East end of Rocky Cape NP after the November fires.
Those are wallaby tracks.


But it's wonderful to see the shoots and seedlings springing up.

Fresh shoot on a scorched serrated banksia.


Fresh shoots on a scorched gum tree.

The plants are all fire-resistant, with their buds well-protected below ground or in the centre of the plant. The grass trees neatly record the amount of growth since their leaves were scorched.

Grass tree shooting after fire.
All the green growth has appeared since the November fire.

Jean and I have recently read Beyond Awakening, a book by Ian McFarlane on the sad story of the aboriginal tribes of north west Tas after European "contact". It's hardly conceivable that the native tribes were gone from this region just 40 years after Europeans settled here, but as a consequence we know so little about how they lived. I always try to picture the original inhabitants in this landscape, and their presence is felt particularly strongly at the caves in the park.

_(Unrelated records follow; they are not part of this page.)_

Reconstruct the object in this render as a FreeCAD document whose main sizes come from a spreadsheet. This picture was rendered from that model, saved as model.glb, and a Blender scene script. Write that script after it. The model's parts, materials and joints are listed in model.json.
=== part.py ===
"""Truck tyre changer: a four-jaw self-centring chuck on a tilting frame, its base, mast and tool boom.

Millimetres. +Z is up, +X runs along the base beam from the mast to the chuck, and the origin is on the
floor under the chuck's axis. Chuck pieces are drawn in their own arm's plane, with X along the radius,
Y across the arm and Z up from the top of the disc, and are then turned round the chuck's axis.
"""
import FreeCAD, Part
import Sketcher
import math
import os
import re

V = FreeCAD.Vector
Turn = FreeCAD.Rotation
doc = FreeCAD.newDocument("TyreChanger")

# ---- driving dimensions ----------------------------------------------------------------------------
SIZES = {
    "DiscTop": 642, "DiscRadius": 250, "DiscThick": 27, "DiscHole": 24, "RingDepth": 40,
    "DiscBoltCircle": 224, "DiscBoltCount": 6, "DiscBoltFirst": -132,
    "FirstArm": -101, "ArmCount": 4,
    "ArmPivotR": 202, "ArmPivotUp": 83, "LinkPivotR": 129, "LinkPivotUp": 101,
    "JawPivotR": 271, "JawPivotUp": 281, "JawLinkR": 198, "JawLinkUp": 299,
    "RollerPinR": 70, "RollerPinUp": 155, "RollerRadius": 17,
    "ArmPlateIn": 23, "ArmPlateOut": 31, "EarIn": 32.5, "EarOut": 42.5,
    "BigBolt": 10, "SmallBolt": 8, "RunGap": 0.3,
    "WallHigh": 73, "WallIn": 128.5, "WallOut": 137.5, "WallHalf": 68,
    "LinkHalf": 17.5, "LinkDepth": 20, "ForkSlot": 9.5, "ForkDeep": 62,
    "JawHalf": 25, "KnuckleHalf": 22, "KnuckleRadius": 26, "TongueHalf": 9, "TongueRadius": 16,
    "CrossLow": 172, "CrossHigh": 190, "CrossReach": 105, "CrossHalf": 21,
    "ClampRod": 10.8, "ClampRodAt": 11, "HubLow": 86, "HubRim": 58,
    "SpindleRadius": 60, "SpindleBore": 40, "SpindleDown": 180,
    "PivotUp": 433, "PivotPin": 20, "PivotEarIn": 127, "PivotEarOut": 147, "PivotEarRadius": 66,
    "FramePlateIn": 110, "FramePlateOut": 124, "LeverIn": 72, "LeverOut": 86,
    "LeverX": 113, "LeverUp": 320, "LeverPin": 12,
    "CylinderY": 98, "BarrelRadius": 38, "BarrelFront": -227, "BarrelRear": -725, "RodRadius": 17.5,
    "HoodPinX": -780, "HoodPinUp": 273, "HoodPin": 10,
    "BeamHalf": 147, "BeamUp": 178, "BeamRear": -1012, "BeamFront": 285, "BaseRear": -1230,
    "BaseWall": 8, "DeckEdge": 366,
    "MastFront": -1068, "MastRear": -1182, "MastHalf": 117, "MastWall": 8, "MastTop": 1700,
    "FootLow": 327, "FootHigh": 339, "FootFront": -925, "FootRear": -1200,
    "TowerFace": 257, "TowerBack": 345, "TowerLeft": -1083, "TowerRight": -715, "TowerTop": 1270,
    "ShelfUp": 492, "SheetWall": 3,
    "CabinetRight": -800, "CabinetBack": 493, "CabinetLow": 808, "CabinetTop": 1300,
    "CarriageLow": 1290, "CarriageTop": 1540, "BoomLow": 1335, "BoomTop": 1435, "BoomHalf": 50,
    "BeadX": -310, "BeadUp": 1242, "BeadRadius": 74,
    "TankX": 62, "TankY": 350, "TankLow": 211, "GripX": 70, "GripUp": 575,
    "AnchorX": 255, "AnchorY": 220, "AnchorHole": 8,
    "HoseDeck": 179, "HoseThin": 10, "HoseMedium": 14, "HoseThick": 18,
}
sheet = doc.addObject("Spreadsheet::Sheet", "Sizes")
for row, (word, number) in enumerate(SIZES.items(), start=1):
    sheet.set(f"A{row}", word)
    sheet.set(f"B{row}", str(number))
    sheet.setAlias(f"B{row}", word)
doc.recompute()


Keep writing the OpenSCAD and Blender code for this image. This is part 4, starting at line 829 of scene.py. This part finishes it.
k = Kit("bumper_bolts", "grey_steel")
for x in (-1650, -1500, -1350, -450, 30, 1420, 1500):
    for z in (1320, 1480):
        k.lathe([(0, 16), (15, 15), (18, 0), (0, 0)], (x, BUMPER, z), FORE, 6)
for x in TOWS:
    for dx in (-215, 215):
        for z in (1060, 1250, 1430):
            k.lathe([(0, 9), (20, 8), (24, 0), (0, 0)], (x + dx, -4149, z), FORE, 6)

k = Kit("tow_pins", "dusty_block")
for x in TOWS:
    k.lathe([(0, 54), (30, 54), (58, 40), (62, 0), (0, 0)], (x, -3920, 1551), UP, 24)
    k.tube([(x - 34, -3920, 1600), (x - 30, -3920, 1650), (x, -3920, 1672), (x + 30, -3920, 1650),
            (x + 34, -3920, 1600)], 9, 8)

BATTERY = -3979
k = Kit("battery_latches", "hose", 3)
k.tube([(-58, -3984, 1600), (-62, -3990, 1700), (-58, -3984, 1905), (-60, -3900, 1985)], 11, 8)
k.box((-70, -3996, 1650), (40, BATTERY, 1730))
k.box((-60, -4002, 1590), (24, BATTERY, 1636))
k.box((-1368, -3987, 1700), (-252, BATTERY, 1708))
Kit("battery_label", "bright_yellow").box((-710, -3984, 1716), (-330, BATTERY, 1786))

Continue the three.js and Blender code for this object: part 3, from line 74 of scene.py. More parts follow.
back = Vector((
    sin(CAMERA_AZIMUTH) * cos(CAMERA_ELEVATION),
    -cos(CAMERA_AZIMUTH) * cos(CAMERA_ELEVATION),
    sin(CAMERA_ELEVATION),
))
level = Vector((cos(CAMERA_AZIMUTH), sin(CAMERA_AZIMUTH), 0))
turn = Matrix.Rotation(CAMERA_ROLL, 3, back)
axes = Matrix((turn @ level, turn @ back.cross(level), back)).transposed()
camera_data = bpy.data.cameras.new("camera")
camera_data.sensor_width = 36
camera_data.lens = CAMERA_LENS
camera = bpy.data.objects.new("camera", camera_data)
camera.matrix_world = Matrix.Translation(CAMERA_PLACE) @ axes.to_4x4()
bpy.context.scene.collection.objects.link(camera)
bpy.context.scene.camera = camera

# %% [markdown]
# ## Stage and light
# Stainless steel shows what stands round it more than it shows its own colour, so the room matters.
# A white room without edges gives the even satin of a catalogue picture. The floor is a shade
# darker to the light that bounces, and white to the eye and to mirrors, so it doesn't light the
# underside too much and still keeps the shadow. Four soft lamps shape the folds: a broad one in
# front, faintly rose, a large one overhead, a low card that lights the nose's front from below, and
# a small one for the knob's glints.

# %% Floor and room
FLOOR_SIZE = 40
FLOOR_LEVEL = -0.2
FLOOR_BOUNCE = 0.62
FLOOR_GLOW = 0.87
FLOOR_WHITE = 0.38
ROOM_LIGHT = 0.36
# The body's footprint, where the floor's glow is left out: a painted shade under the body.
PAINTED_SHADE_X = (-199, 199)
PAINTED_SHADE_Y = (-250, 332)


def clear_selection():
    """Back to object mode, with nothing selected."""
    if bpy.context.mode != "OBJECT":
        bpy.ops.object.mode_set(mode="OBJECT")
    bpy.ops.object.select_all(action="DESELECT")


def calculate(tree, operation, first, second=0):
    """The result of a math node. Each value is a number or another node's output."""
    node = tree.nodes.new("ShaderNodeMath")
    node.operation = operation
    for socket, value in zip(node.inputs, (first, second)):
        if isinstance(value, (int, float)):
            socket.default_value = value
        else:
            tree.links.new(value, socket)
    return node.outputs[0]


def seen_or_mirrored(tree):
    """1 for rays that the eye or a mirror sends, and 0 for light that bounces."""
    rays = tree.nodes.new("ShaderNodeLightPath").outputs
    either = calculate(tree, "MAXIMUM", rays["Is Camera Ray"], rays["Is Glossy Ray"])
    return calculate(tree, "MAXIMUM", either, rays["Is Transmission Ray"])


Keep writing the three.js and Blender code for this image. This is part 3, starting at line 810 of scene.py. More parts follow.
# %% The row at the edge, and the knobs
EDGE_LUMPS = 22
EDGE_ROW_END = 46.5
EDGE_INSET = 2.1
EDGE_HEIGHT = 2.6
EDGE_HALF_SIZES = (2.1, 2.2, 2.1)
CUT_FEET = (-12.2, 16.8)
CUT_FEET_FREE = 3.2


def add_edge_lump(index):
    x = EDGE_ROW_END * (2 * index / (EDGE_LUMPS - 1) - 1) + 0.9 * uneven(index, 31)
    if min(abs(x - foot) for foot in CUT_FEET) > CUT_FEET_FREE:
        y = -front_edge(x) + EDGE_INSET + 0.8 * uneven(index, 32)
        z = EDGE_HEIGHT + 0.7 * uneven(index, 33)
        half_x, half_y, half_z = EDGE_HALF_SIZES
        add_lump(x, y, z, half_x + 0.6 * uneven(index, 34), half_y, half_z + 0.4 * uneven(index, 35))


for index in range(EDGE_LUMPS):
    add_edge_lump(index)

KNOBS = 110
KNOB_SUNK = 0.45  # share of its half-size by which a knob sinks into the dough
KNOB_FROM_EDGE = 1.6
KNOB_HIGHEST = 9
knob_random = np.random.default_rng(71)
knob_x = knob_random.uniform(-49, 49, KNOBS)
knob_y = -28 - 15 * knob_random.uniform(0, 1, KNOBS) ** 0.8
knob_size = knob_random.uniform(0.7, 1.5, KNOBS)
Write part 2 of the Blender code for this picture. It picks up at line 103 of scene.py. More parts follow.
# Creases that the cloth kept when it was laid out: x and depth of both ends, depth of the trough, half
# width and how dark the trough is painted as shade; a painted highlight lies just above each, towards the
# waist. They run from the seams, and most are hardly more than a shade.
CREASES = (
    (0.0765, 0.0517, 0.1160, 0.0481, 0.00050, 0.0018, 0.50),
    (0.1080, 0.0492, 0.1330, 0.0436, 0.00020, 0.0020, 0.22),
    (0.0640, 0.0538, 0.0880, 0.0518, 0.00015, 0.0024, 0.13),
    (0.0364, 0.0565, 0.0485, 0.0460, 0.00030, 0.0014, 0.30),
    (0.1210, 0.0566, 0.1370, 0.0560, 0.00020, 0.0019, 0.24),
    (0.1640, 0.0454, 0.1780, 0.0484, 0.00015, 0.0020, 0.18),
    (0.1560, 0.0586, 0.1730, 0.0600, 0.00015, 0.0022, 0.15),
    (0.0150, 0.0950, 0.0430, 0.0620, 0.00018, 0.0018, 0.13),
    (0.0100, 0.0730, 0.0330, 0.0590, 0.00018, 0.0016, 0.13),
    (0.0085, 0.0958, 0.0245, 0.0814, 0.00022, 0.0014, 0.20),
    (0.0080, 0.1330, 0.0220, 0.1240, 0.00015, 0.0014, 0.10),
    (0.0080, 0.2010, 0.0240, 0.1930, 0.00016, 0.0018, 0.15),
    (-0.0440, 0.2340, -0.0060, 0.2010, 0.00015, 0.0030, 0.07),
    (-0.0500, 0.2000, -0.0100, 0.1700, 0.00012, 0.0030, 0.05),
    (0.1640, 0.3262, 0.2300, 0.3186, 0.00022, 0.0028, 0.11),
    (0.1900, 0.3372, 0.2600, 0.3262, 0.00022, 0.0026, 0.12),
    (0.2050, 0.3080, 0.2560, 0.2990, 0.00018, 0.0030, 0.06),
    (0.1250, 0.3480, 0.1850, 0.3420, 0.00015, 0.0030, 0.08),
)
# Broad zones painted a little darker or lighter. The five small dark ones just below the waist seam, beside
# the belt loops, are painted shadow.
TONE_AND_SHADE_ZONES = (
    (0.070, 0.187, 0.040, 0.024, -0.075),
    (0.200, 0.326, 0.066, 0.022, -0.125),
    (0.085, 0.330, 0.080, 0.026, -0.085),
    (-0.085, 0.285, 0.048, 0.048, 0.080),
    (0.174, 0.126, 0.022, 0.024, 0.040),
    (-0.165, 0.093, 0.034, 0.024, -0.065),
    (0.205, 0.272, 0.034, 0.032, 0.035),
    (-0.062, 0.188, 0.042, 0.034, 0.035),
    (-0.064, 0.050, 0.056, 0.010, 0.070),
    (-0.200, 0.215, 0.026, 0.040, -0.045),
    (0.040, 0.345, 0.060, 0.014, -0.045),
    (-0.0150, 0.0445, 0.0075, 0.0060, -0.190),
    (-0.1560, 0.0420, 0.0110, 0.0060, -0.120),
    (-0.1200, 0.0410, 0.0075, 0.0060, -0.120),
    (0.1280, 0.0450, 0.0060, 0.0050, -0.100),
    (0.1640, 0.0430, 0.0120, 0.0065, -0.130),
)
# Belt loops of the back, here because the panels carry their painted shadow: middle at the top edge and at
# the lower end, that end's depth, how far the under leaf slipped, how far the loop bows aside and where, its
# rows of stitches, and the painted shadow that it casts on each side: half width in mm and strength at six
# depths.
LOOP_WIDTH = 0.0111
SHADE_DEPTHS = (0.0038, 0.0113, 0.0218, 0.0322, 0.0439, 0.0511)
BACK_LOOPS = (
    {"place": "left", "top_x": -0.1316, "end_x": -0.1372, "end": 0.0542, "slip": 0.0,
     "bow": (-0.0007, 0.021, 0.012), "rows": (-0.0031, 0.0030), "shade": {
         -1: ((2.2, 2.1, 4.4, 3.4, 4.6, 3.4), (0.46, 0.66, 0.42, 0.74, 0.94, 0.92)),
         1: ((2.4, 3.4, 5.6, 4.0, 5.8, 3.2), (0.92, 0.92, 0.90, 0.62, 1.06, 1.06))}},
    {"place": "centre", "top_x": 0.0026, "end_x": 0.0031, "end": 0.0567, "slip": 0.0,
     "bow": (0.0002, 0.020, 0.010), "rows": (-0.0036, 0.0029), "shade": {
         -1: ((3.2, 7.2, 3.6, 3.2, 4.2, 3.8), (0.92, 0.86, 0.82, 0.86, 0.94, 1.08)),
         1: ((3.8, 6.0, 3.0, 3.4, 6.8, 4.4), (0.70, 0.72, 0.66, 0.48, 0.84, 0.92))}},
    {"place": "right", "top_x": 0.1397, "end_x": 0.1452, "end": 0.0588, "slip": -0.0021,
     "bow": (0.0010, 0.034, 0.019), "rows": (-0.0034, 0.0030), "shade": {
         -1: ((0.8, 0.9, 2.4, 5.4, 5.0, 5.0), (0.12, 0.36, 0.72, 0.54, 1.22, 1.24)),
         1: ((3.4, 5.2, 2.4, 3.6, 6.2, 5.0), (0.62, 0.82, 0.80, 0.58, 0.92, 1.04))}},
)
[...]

Wet Cave is just above Sisters Beach, a steep climb from the shore and facing south, so perhaps not the best real estate. It's quite a deep cave and usually full of water, but perhaps because of the fire the water level was really low yesterday, two metres or more below normal. We could go some way in but even then my head torch wasn't strong enough to illuminate the back of the cave. I'll have to come back with something stronger (and a little boat, and a ring, precious.....).

Wet Cave from the inside.

The other site at the eastern end of the park is Lee Archer Cave, which is drier, more open, closer to the sea and faces northeast. Much more of a des res, as shown by the larger midden deposit of shells at the entrance. Mr Lee Archer was a local magistrate in the early 1800s, and he was probably responsible for a couple of test digs into the greenish, coppery-looking vein of rock below the cave that are marked as a "mine" on some maps.

The entrance of Lee Archer Cave.

There are a couple of other caves in the park, including one secret one that I haven't found yet. Watch this space!